• PROBLEM: Write out exactly the lines of the entries below from the one holding "Recreate this object" to the one holding "wasm.setup();", inclusive, and leave out all other lines.

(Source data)
======
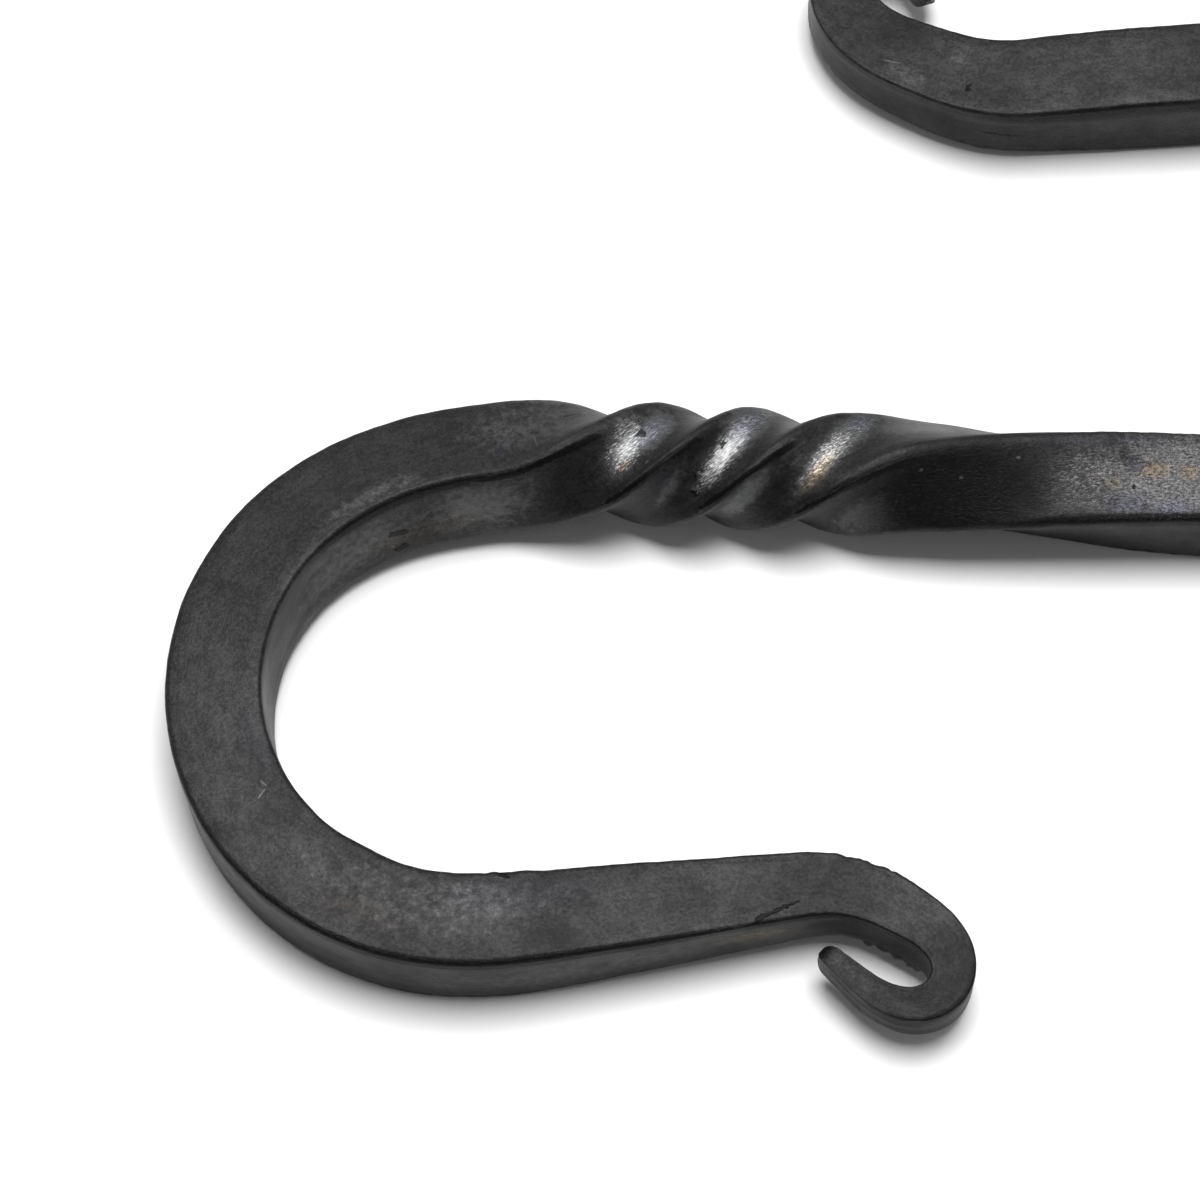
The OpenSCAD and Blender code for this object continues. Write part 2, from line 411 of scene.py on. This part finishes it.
def map_skin(mesh, stations, around):
    """A UV map in millimetres: U along the bar and V round it."""
    sides = len(around)
    rings = len(stations)
    turns = np.append(around, around[0] + 4 * SIDE_SPAN)
    i, j = np.meshgrid(np.arange(rings - 1), np.arange(sides), indexing="ij")
    u = np.stack([stations[i], stations[i + 1], stations[i + 1], stations[i]], -1)
    v = np.stack([turns[j], turns[j], turns[j + 1], turns[j + 1]], -1)
    uv = np.stack([u, v], -1).reshape(-1, 2)
    first = np.stack([np.full(sides, stations[0]), turns[:-1]], -1)
    last = np.stack([np.full(sides, stations[-1]), turns[:-1]], -1)[::-1]
    layer = mesh.uv_layers.new(name="bar")
    uv = np.concatenate([uv, first, last]).reshape(-1)
    layer.uv.foreach_set("vector", uv.astype(np.float32))


# Zones of the finish and of its painted light and shade. A spot is (along, round, half length,
# half width, lean, strength), where lean is how far the spot moves along the bar for each
# millimetre round it. A strength over 1 gives the spot a flat top.
# Rubbed steel on the crowns of the twist, with painted highlights: the spots lie where the faces
# catch the softbox
RUBBED_AND_HIGHLIT = (
    (-26.4, 23.5, 2.5, 3.5, 0.05, 0.95),
    (-17.5, -0.3, 3.3, 3.6, -0.72, 1.08),
    (-8.7, 8.0, 3.3, 2.9, -0.75, 0.75),
    (-23.8, 23.8, 2.2, 2.4, 0.0, 0.38),
    (-15.4, -1.6, 2.6, 2.8, -0.4, 0.42),
    (-6.2, 6.4, 2.6, 2.2, -0.4, 0.36),
)
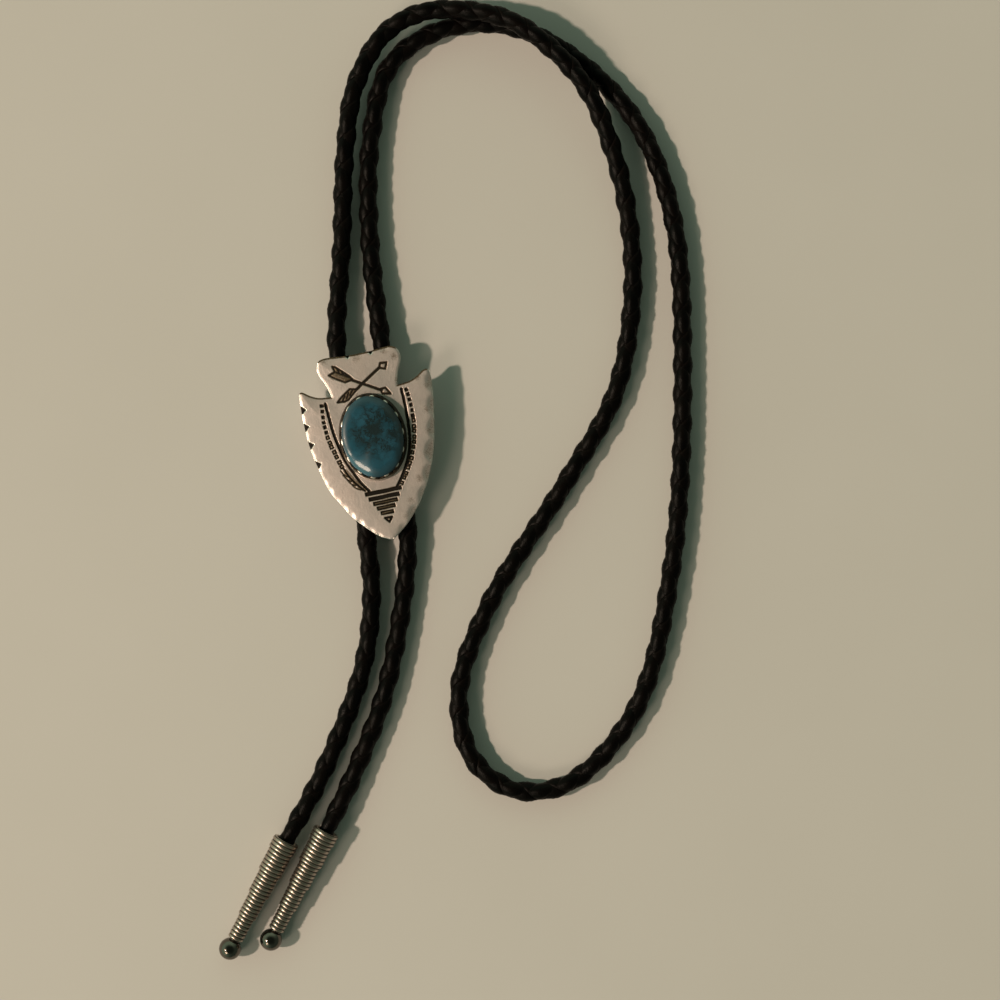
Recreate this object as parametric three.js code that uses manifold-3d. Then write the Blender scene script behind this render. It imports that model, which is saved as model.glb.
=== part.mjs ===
// A bolo tie lying on a table: a braided leather cord with two metal tips, held by a cast
// arrowhead slide that carries an oval stone and a spring clip on its back.
// Sizes are millimetres and +Z is up. The table is z = 0, the slide's middle is over the origin
// and the arrowhead points towards -Y.
import * as THREE from "three";
import { mergeVertices } from "three/addons/utils/BufferGeometryUtils.js";
import Module from "manifold-3d";

const wasm = await Module();
wasm.setup();

// Clearances
const GAP = 0.3; // between pieces that touch on the real thing
const LIE_GAP = 0.15; // under the cord where it lies on the table
const CUT_OVER = 1; // how far a cutter runs past the face that it opens

// Cord: a round four-strand braid, drawn here as a plain tube
const CORD_D = 4.3;
const CORD_SIDES = 10;
const CORD_STEPS = 82;
const CORD_LIE = CORD_D / 2 + LIE_GAP; // height of the centre line of cord that lies flat

// Clip: one sheet bent into two channels, with a flat land between them
const SHEET_T = 0.8;
const CLIP_L = 13;
const CLIP_BEND_R = 0.7;
const CLIP_BEND_STEPS = 3;
const CLIP_DROP = 1.3; // from the plate's back down to the outer edges of the clip
const CHANNEL_W = CORD_D + 2 * GAP;

// Slide: cast plate, stud and bezel in one solid
const HEAD_W = 32.8; // across the barbs
const HEAD_H = 47.7; // from the point to the base
const PLATE_T = 1.8;
const PLATE_BACK = SHEET_T + CORD_D + 2 * GAP;
const PLATE_TOP = PLATE_BACK + PLATE_T;
const SIDE_STEPS = 40; // points along each curved side
const SCOOP_R = 4; // ball that scoops each chip out of the edge
const SCOOP_RISE = 1.2; // its centre over the plate's top
const SCOOP_BITE = 1.5; // how far a chip reaches in from the edge at the top
const SCOOP_PITCH = 4.8;
const BASE_SCOOPS = 4;
const STUD_R = 1;
const STUD_HEAD_R = 1.8;
const STUD_HEAD_T = 0.7;
const STUD_SEGMENTS = 16;

// The stud's head stands between the channels, whose middles lie this far from the slide's
const HEAD_GAP = 0.35;
const CHANNEL_X = STUD_HEAD_R + HEAD_GAP + SHEET_T + CHANNEL_W / 2;

// Engraving in the plate's face
const CUT_DEPTH = 0.35;
const GROOVE_W = 0.6;
const GROOVE_STEPS = 12;
const STAMP_SIDE = 0.95;
const STAMP_PITCH = 1.3;
const ROW_OFFSET = 1.45; // from a groove to the row of stamps outside it
const GOUGE_W = 1.1;
const BAR_COUNT = 5;
const BAR_PITCH = 1.37;
const BAR_T = 0.85;
const BAR_LONG = 9; // length of the longest bar
const BAR_STEP = 1.45; // how much shorter each bar is than the one before
const BAR_TOP_UP = 0.257; // height of the first bar, as a share of the slide's
const BAR_POINT_W = 1.7; // the triangle that ends the stack
const BAR_POINT_L = 1.3;
const ARROW_L = 16;
const ARROW_ANGLE = Math.PI / 6;
const ARROW_CROSS_UP = 0.827; // height of the arrows' crossing, as a share of the slide's
const SHAFT_W = 0.5;
const ARROW_HEAD_L = 2;
const ARROW_HEAD_W = 1.6;
const VANE_L = 4;
const VANE_W = 0.9;
const VANE_SWEEP = 1.1;

// Stone and the bezel round it
const STONE_RX = 7.4;
const STONE_RY = 10;
const STONE_UP = 0.544; // height of its middle, as a share of the slide's
const STONE_WALL_H = 1; // upright part of its side
const STONE_H = 3.9;
const STONE_SEGMENTS = 32;
const DOME_STEPS = 6;
const BEZEL_T = 0.5;
const BEZEL_TEETH = 14;
const TOOTH_STEPS = 4;
const TOOTH_H = 0.4; // how far a tooth rises over the mean rim, and a notch falls under it
const TOOTH_LEAN = 0.45; // how far a tooth leans in over the stone
const RIM_RISE = 0.2; // from the top of the stone's upright side to the notches
const BEZEL_H = GAP + STONE_WALL_H + RIM_RISE + TOOTH_H; // mean height of the rim

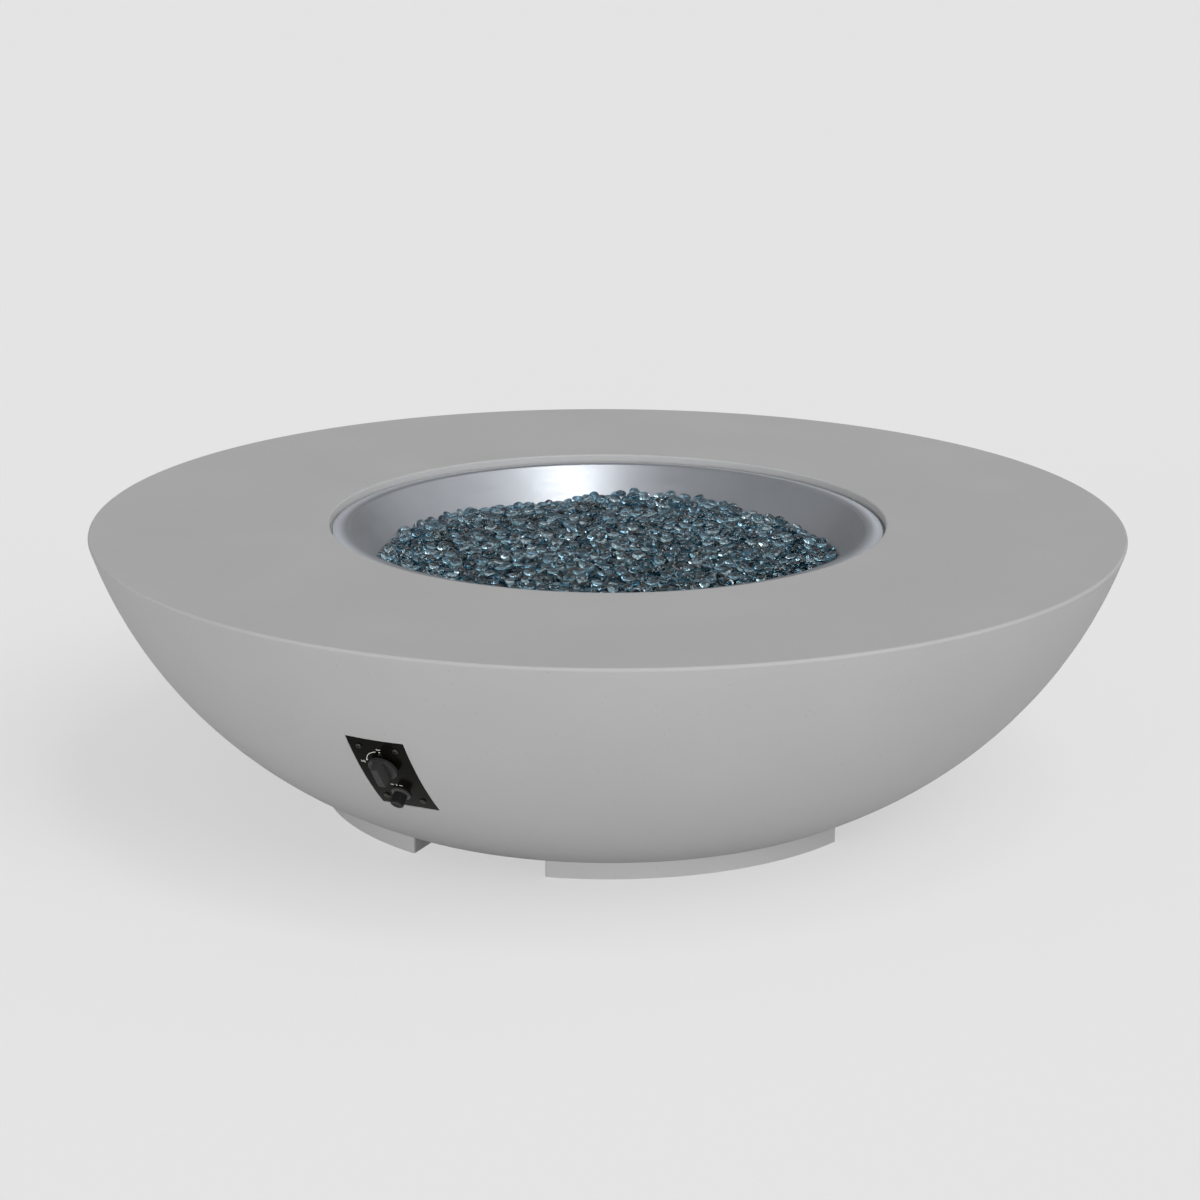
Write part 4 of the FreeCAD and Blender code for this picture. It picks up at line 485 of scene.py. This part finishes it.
======
• RESPONSE BELOW:
Recreate this object as parametric three.js code that uses manifold-3d. Then write the Blender scene script behind this render. It imports that model, which is saved as model.glb.
=== part.mjs ===
// A bolo tie lying on a table: a braided leather cord with two metal tips, held by a cast
// arrowhead slide that carries an oval stone and a spring clip on its back.
// Sizes are millimetres and +Z is up. The table is z = 0, the slide's middle is over the origin
// and the arrowhead points towards -Y.
import * as THREE from "three";
import { mergeVertices } from "three/addons/utils/BufferGeometryUtils.js";
import Module from "manifold-3d";

const wasm = await Module();
wasm.setup();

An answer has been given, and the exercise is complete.